▶ TO BE DONE: Lines that contain the string "Blender" are to be copied; leave out all others.
___ PROVIDED INFORMATION
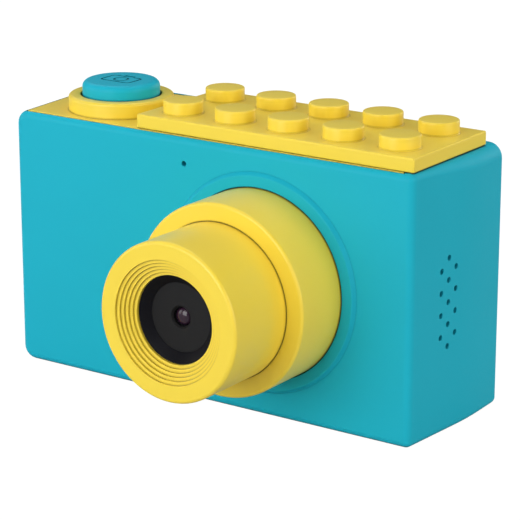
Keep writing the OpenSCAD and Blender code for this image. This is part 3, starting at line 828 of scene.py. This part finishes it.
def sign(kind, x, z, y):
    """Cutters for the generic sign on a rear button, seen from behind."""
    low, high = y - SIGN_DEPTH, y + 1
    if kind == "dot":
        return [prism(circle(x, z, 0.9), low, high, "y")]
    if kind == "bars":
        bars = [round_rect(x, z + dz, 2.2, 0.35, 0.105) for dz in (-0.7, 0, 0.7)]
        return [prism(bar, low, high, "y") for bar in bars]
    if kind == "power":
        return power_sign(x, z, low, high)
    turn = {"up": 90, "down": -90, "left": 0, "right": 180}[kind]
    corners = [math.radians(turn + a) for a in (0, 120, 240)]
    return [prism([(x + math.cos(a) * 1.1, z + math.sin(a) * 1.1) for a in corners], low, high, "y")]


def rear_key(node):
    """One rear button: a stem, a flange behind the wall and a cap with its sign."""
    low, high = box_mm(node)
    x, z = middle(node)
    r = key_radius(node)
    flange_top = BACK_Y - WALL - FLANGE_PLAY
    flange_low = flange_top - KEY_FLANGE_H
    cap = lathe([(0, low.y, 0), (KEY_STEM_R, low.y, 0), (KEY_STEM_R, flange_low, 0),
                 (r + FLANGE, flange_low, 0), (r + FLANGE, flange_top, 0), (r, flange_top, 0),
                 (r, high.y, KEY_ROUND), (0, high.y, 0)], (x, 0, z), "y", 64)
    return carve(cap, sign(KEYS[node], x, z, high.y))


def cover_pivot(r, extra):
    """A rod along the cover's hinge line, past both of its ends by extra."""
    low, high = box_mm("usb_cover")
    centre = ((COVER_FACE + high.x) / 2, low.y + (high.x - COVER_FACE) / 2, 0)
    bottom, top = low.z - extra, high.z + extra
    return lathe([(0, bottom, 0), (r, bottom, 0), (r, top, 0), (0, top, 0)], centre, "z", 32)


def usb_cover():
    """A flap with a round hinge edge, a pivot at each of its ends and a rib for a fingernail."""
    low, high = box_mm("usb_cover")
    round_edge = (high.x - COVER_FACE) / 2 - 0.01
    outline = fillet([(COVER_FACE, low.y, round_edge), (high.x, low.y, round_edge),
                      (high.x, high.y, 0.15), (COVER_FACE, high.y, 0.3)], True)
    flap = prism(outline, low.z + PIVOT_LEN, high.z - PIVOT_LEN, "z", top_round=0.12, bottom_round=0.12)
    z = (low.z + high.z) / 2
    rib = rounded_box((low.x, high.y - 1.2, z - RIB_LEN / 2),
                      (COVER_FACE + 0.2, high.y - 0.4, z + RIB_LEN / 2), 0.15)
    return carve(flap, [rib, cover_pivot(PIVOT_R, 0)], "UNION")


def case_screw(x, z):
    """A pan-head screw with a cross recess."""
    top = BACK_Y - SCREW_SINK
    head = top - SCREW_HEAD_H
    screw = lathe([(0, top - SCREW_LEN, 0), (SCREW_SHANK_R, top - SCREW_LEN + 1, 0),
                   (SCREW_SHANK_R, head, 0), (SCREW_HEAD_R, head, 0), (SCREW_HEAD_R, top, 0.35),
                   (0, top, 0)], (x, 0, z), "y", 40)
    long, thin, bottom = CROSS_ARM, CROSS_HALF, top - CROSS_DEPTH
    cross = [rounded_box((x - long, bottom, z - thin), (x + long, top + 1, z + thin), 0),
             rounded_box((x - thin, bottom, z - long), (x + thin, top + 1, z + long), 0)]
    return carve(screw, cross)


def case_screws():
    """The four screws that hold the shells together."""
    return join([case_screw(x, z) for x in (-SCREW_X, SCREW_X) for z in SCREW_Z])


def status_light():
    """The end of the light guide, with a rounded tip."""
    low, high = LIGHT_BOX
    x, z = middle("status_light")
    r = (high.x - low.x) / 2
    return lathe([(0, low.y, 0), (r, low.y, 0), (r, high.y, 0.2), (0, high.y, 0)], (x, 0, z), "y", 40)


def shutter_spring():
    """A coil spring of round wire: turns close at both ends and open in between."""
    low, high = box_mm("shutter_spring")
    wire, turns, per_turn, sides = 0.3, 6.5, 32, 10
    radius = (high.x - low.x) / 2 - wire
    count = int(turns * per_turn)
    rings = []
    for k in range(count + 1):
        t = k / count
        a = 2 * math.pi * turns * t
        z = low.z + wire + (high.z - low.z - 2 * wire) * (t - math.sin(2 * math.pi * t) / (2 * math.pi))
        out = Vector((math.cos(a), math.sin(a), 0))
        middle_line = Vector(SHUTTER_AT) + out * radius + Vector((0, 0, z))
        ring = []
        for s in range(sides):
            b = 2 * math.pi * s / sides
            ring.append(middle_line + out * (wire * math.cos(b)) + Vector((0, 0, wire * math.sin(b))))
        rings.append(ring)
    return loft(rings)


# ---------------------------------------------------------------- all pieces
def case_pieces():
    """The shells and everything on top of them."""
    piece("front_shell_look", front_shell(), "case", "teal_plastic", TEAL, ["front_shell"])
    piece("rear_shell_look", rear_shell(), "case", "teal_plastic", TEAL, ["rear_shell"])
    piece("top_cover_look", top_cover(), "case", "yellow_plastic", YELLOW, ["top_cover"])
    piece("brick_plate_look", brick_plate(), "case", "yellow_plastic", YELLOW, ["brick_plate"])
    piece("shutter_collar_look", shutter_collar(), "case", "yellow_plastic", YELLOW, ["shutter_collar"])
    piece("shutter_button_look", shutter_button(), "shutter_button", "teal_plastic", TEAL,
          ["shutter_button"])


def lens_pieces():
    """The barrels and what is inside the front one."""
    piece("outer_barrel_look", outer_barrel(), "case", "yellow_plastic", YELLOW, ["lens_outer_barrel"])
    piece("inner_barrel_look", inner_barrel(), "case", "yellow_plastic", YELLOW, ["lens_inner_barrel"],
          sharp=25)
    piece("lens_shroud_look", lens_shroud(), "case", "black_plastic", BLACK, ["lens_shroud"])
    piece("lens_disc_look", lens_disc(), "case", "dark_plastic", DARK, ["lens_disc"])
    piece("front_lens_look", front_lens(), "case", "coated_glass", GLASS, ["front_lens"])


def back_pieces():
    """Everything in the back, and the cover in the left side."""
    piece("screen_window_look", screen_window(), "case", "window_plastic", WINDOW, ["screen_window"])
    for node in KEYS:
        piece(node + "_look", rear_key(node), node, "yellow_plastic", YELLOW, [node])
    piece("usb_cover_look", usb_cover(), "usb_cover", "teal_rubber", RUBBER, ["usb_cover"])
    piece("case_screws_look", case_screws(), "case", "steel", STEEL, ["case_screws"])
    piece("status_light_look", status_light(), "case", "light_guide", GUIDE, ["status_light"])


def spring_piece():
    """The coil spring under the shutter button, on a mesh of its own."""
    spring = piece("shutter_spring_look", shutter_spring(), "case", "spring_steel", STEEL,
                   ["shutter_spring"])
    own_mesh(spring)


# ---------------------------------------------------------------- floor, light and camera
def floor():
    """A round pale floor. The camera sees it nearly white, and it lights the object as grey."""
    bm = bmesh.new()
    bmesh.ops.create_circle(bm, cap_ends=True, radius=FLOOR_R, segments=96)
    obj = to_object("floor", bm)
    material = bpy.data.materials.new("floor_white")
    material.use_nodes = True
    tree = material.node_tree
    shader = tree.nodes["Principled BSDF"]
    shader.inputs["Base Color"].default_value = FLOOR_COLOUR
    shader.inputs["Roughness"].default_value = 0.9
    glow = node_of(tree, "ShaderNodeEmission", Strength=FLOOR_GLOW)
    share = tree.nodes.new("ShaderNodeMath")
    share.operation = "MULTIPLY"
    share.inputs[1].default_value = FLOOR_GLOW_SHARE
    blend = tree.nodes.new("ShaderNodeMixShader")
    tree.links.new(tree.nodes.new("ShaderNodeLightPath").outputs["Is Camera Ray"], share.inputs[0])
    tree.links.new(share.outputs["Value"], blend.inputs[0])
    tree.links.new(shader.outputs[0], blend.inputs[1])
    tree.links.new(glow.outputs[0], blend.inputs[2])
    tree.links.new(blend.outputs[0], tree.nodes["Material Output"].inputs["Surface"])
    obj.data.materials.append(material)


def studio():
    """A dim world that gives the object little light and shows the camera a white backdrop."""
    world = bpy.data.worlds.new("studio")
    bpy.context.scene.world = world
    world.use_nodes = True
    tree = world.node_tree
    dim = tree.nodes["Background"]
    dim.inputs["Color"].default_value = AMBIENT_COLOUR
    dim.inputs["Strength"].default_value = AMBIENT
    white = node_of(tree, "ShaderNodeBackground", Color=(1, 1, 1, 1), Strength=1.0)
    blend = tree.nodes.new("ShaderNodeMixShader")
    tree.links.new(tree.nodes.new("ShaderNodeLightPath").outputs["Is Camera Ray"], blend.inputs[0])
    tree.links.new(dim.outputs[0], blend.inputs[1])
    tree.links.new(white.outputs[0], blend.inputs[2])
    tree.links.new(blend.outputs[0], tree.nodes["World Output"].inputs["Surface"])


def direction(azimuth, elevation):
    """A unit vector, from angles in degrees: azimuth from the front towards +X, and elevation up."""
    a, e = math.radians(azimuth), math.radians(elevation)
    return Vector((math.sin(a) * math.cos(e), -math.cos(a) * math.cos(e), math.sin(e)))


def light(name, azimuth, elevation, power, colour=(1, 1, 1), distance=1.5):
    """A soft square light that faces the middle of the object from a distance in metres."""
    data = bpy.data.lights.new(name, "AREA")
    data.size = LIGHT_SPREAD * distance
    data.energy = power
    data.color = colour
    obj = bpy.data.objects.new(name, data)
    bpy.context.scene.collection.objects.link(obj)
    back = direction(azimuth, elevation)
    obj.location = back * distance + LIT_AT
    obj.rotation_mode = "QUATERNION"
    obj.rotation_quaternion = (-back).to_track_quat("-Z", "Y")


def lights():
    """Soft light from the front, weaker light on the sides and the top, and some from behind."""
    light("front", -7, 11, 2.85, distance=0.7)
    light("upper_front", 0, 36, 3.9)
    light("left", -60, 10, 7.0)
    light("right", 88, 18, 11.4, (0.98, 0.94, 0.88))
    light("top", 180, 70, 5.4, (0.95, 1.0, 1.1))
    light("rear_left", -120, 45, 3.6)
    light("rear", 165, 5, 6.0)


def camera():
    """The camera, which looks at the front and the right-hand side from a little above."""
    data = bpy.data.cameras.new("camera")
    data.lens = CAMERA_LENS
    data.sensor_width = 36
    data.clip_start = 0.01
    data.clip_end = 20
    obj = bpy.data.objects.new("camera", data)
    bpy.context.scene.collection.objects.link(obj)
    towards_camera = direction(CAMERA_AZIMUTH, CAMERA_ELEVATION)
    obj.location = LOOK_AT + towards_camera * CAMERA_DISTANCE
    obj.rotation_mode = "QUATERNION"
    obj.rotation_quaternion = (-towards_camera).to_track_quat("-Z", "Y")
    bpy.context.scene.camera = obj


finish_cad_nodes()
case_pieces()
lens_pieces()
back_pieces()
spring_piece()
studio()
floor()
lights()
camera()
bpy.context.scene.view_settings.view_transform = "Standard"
______
___ PROVIDED INFORMATION
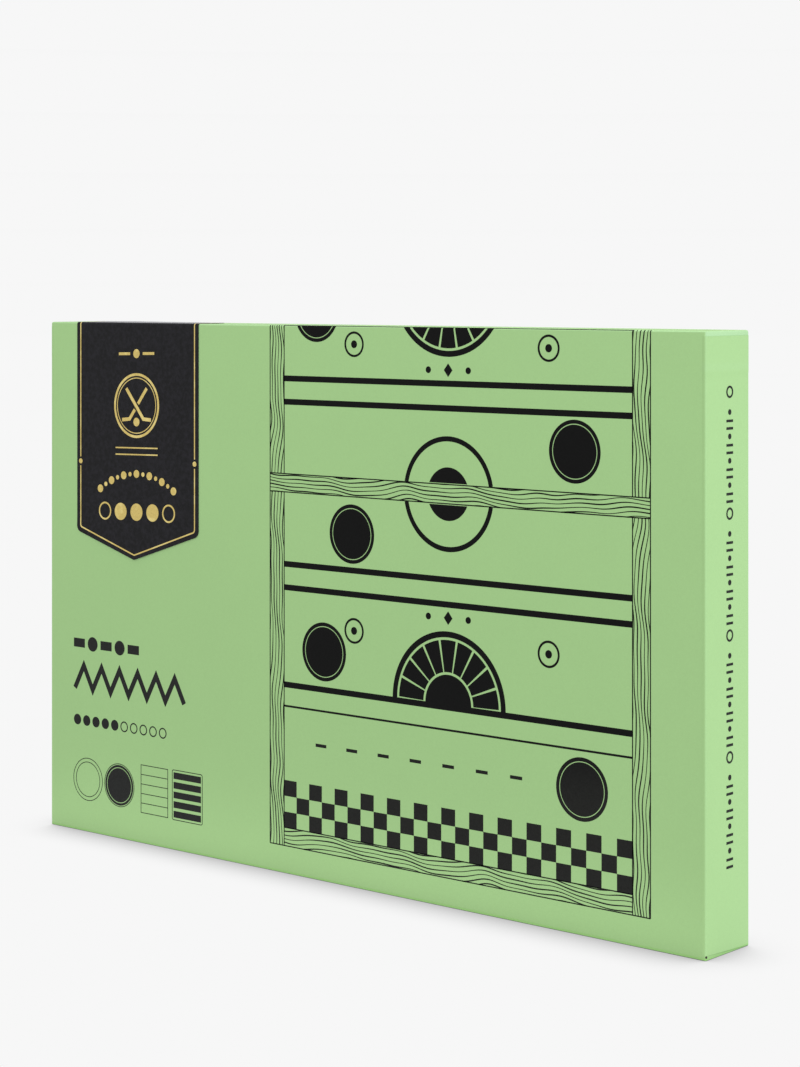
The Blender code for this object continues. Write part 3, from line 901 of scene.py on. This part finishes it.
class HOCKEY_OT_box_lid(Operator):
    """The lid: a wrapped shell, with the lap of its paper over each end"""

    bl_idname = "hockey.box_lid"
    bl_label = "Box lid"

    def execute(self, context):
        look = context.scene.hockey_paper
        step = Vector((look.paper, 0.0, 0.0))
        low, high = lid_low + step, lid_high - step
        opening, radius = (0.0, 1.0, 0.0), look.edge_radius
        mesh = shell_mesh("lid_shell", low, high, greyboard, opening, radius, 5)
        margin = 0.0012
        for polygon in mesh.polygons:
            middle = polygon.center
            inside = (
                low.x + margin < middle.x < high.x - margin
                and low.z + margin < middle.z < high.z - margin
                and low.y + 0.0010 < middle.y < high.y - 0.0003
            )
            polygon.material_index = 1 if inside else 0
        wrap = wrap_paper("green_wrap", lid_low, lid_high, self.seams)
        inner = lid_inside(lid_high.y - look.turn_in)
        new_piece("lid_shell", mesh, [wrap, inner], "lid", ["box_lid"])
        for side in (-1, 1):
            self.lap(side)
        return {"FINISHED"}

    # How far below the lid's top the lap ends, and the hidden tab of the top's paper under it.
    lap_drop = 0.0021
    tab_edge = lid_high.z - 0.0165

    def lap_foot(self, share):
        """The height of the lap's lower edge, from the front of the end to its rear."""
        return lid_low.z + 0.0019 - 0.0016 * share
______
▶ RESPONSE TO THIS EXERCISE:
Keep writing the OpenSCAD and Blender code for this image. This is part 3, starting at line 828 of scene.py. This part finishes it.
The Blender code for this object continues. Write part 3, from line 901 of scene.py on. This part finishes it.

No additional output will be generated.